Beginning in the 19th century, society began to assign additional responsibilities to schools.  Politicians and business leaders viewed public schools as the logical place to assimilate newly arrived immigrants and help with the social engineering of the first generation of the Industrial Age.

This trend of increasing public schools’ responsibilities began then and has accelerated ever since.  Just look at what we have added through the decades:

From 1900 to 1940, we added:
Nutrition                       Speech and drama
Immunization            Half-day kindergarten
Vocational education    School lunch programs
The practical arts              Business education
Physical education and organized sports

In the 1950s and 1960s, we added:
Driver's education                      Consumer education
Foreign language requirements   Career education
Sex education                           Peace education
Advanced Placement programs     Leisure/recreation

In the 1970s and 1980s, we added:
Special education                       Bilingual education                     
Drug and alcohol abuse education        Keyboarding and computer education
Parent education                                Jump Start, Head Start, Even Start
Character education                     Full day kindergarten
Early childhood education               Anti-smoking education
Environmental education         Sexual abuse prevention education
School breakfast programs               Multi-cultural education
Child abuse monitoring                  Health and psychological services
Title IX (expanded sports for girls)    Stranger/danger education


And finally, in the 1990s and 2000s, we added:
HIV/AIDS education
Expanded computer/Internet education
Integrated special education classes
Tech prep and school to work programs
Bus safety education
Anti-bullying education
Internet safety education
Intruder alert training
Steroid abuse education
Bike safety

Despite not adding any minutes to the school day, public schools have heroically responded to this rising flood of expectations over the last few decades.
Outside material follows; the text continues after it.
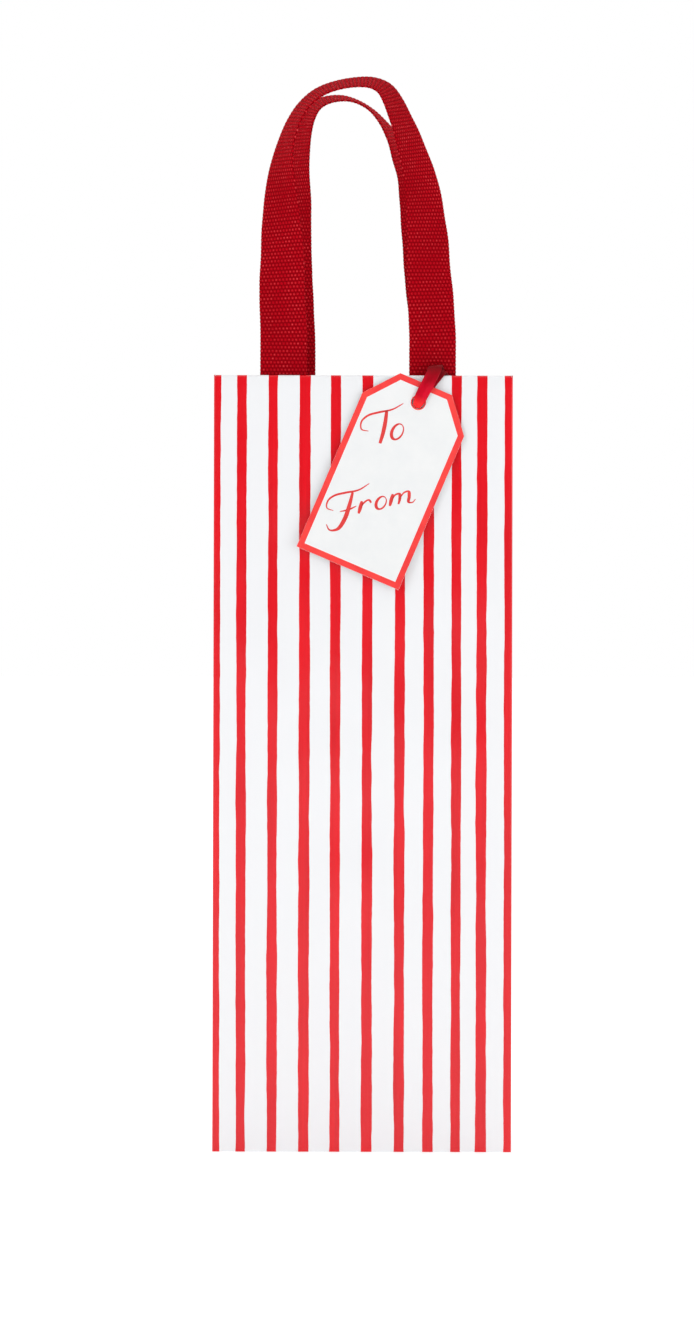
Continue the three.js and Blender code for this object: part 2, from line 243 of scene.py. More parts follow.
def webbing_material():
    """Dark red woven polypropylene webbing; the weave itself is in the mesh, and its colour carries painted
    shade in the weave's valleys and painted highlights on its crowns.
    """
    m = Nodes("red_webbing")
    hair = m.noise((5200, 420, 1), 3.0, 0.6, uv=True)
    patch = m.noise((160, 90, 1), 3.0, 0.6, uv=True)
    thread = m.noise((420, 900, 1), 2.0, 0.6, uv=True)
    height = m.node("ShaderNodeAttribute", attribute_name="weave").outputs["Fac"]
    # Painted shade: the colour darkens from the weave's crowns down into its valleys.
    tone = m.mix(m.ramp(height, 0.3, 0.8), (0.20, 0.0006, 0.0035), (0.49, 0.0021, 0.0092))
    # Painted highlights on the thread crowns, shown in irregular patches along the strap.
    highlight_patches = m.math("MULTIPLY", m.ramp(patch, 0.38, 0.62, low=0.15), m.ramp(thread, 0.4, 0.6))
    crown = m.math("MULTIPLY", m.ramp(height, 0.8, 0.98), highlight_patches)
    tone = m.mix(m.math("MULTIPLY", crown, 0.9), tone, (0.90, 0.10, 0.11))
    slow = m.noise((30, 24, 1), 2.0, 0.5, uv=True)
    tone = m.mix(m.ramp(slow, 0.38, 0.64, high=0.30), tone, (0.23, 0.0006, 0.0035))
    tone = m.mix(m.ramp(hair, 0.3, 0.75, high=0.35), tone, (0.26, 0.0006, 0.0045))
    m.drive("Base Color", tone)
    m.drive("Roughness", m.math("MULTIPLY_ADD", hair, 0.18, 0.42))
    m.drive("Normal", m.bump(hair, 0.00006, 0.8))
    m.set(Specular_IOR_Level=0.04, IOR=1.2)
    return m.mat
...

Teachers are instructing more students in more subjects to higher levels in more creative and dynamic ways than ever before.  Despite this daunting agenda, our amazing public schools have prepared millions of people from all classes and backgrounds to achieve the American dream.  Public education has played a principal role in helping America become the world's pre-eminent democracy and most successful economy.

Gov. Rauner and our legislators need to be reminded that adequate resources are critical to the continued efforts to meet this myriad of educational expectations. Appropriate investment in our local public schools is the best strategy to ensure that all Illinois citizens can thrive and prosper. This investment in public schools is the best turnaround strategy for Illinois.